Walton with Booker Mitchell and Mo Yasin, who helped construct the stereo system. | Courtesy of Lee Walton

Unsurprisingly, Walton dreaded the moment. Landscapes is extremely intimate, and Walton is used to hiding—behind the name Binx, under layers of luxury clothes, and in the recesses of her mind.

Binx was a childhood nickname, and when Walton’s career began when she was a teenager, she took it on as her professional persona. “I was just a kid.

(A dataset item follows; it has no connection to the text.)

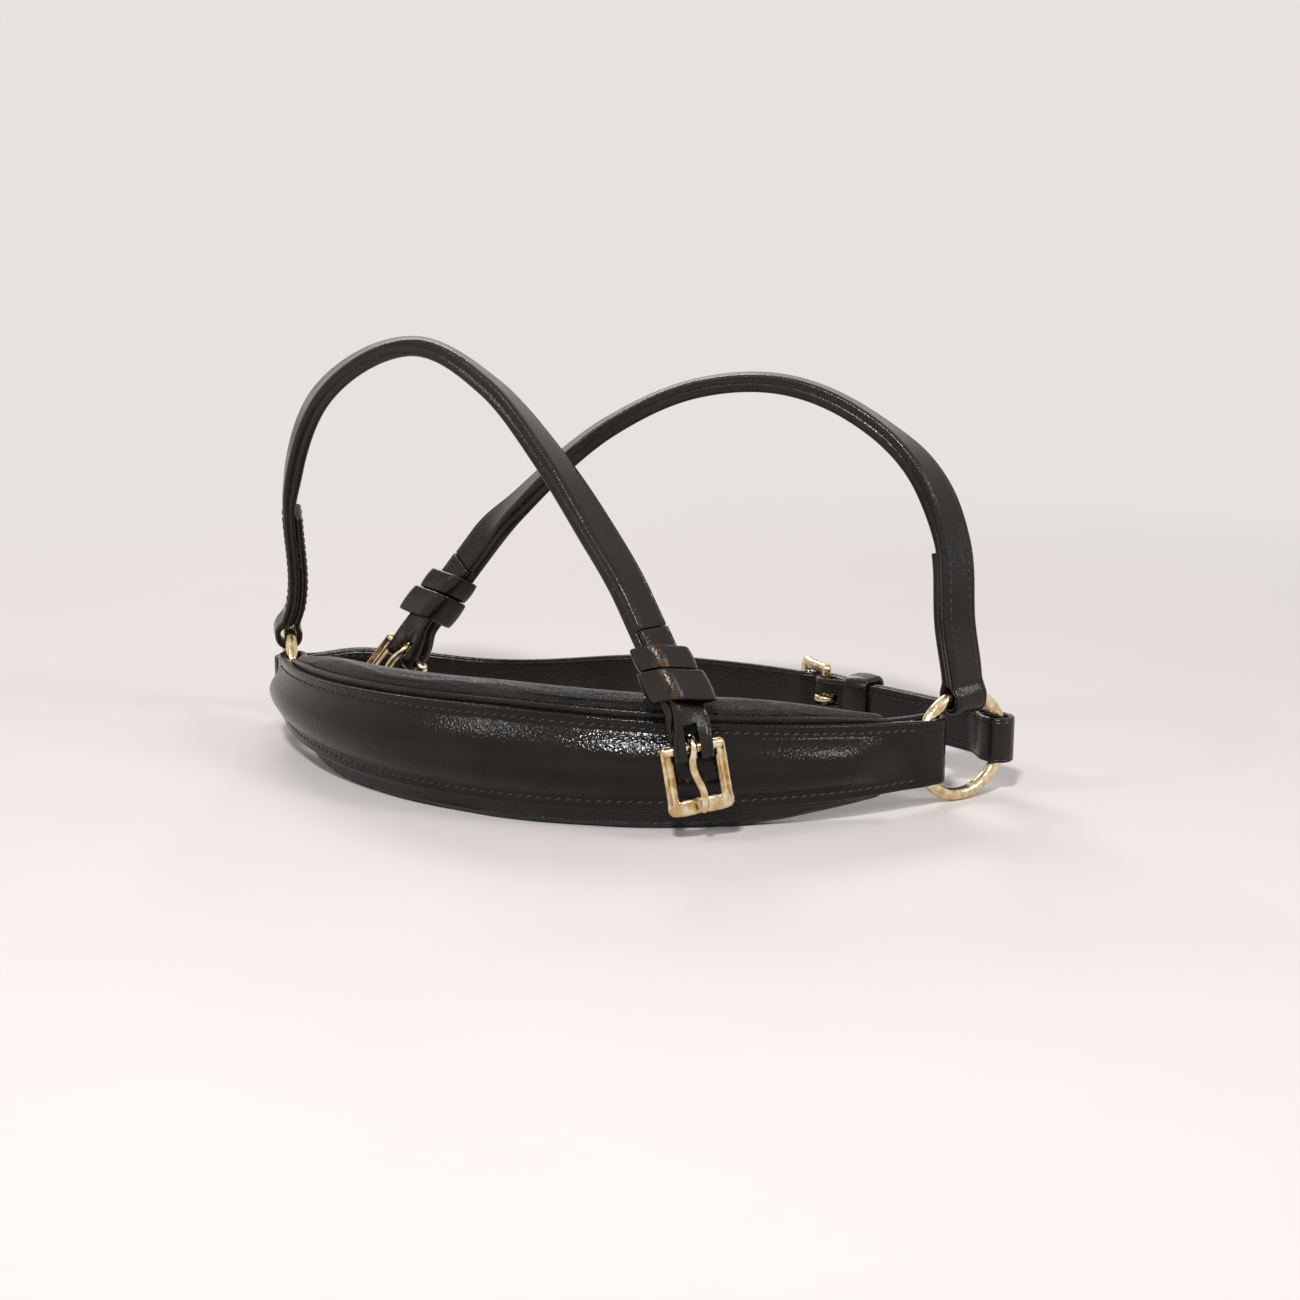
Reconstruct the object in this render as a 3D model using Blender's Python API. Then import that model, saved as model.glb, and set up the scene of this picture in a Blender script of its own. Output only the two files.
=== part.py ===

I said whatever I wanted to say and did what I wanted to do,” she recalls of her early days in the industry. “I had a real devil-may-care attitude, but this record is not that at all, so I’m completely wiping away what people know of me with this.” Landscapes is a much more vulnerable side to Walton, and she admits to being mortified as it played for the public. “I just kept my head down,” she says. “But, eventually, I thought, ‘Fuck it. This is really who I am. These are all my cards.’”

But the crowd at the Beck Center loved it. Walton handed out sticky notes before the performance—in case those in the audience wanted to write down their thoughts on the piece—and was shocked to find that when she finally looked up, many people were feverishly scribbling away. Walton later collected the notes and saw the results—people noting lines that stuck out to them, questions that arose, and memories the record invoked. “That meant the world to me,” Walton says.

Landscapes features illustrations by Walton’s friend Langley Fox Hemingway.

The experience has also given Walton the confidence to continue touring the book. Now, the stereo is headed to her home in upstate New York. “My mom wants to listen to her Pat Metheny records on it.” But Walton hopes to showcase Landscapes in her current home state as well. She has also written another book she plans to publish. She will do all of this under Lee, maintaining a distinction between her two personas. “Binx is great,” she says. “Not that Lee and Binx are two different people, but I prefer to allow those two entities—and the people who are interested in each one—to exist separately.”